SHORT TASK ->
Please quote exactly the lines below from the line containing "Write the three.js" to the line containing "const ovalSteps = 32;", both lines included, and nothing else.

■ ■ ■

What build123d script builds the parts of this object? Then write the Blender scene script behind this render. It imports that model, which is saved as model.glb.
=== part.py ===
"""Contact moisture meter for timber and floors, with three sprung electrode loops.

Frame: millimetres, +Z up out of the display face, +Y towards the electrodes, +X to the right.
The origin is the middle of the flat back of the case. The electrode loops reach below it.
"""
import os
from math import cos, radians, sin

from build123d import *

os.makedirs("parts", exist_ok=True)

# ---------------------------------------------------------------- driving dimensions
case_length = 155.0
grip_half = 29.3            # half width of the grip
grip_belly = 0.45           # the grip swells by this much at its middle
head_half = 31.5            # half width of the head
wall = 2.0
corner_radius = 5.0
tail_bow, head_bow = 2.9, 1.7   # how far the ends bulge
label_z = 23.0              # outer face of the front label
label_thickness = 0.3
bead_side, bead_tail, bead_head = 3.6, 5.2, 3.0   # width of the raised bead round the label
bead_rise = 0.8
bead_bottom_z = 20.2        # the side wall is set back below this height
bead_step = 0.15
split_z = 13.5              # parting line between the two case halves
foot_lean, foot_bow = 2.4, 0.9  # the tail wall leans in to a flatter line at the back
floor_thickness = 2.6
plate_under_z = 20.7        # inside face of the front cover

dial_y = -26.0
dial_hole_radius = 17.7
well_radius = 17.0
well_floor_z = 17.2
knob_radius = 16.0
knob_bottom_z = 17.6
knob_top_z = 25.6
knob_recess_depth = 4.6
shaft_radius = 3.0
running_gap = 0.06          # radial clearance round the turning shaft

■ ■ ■

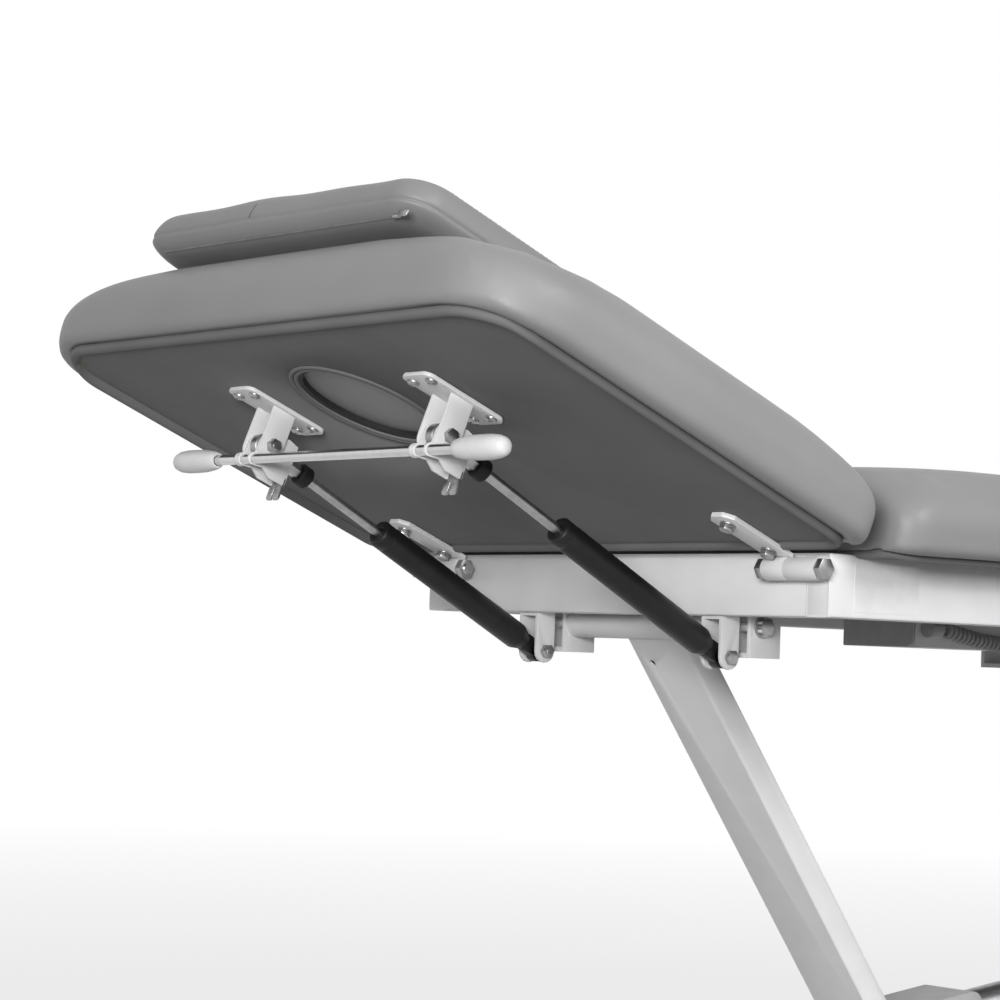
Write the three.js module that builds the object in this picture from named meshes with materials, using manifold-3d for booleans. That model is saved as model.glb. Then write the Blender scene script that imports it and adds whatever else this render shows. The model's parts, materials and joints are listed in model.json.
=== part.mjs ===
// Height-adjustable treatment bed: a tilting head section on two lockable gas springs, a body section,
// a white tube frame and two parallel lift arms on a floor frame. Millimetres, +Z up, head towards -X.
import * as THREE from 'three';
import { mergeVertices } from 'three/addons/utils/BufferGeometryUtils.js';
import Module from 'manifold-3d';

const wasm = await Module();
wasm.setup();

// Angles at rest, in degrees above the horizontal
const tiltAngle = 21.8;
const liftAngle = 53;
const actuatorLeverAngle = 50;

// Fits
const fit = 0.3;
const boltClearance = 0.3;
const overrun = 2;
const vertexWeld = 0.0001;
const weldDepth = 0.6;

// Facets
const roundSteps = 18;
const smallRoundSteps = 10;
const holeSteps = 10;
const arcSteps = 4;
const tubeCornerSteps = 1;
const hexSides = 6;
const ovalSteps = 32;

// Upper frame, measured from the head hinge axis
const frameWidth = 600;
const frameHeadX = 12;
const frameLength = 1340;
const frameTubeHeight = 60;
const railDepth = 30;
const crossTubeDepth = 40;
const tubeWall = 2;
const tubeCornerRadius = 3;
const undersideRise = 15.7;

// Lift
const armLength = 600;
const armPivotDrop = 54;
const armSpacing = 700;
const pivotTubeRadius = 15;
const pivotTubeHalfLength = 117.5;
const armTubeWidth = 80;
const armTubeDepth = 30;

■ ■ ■

OUTPUT BELOW ->
Write the three.js module that builds the object in this picture from named meshes with materials, using manifold-3d for booleans. That model is saved as model.glb. Then write the Blender scene script that imports it and adds whatever else this render shows. The model's parts, materials and joints are listed in model.json.
=== part.mjs ===
// Height-adjustable treatment bed: a tilting head section on two lockable gas springs, a body section,
// a white tube frame and two parallel lift arms on a floor frame. Millimetres, +Z up, head towards -X.
import * as THREE from 'three';
import { mergeVertices } from 'three/addons/utils/BufferGeometryUtils.js';
import Module from 'manifold-3d';

const wasm = await Module();
wasm.setup();

// Angles at rest, in degrees above the horizontal
const tiltAngle = 21.8;
const liftAngle = 53;
const actuatorLeverAngle = 50;

// Fits
const fit = 0.3;
const boltClearance = 0.3;
const overrun = 2;
const vertexWeld = 0.0001;
const weldDepth = 0.6;

// Facets
const roundSteps = 18;
const smallRoundSteps = 10;
const holeSteps = 10;
const arcSteps = 4;
const tubeCornerSteps = 1;
const hexSides = 6;
const ovalSteps = 32;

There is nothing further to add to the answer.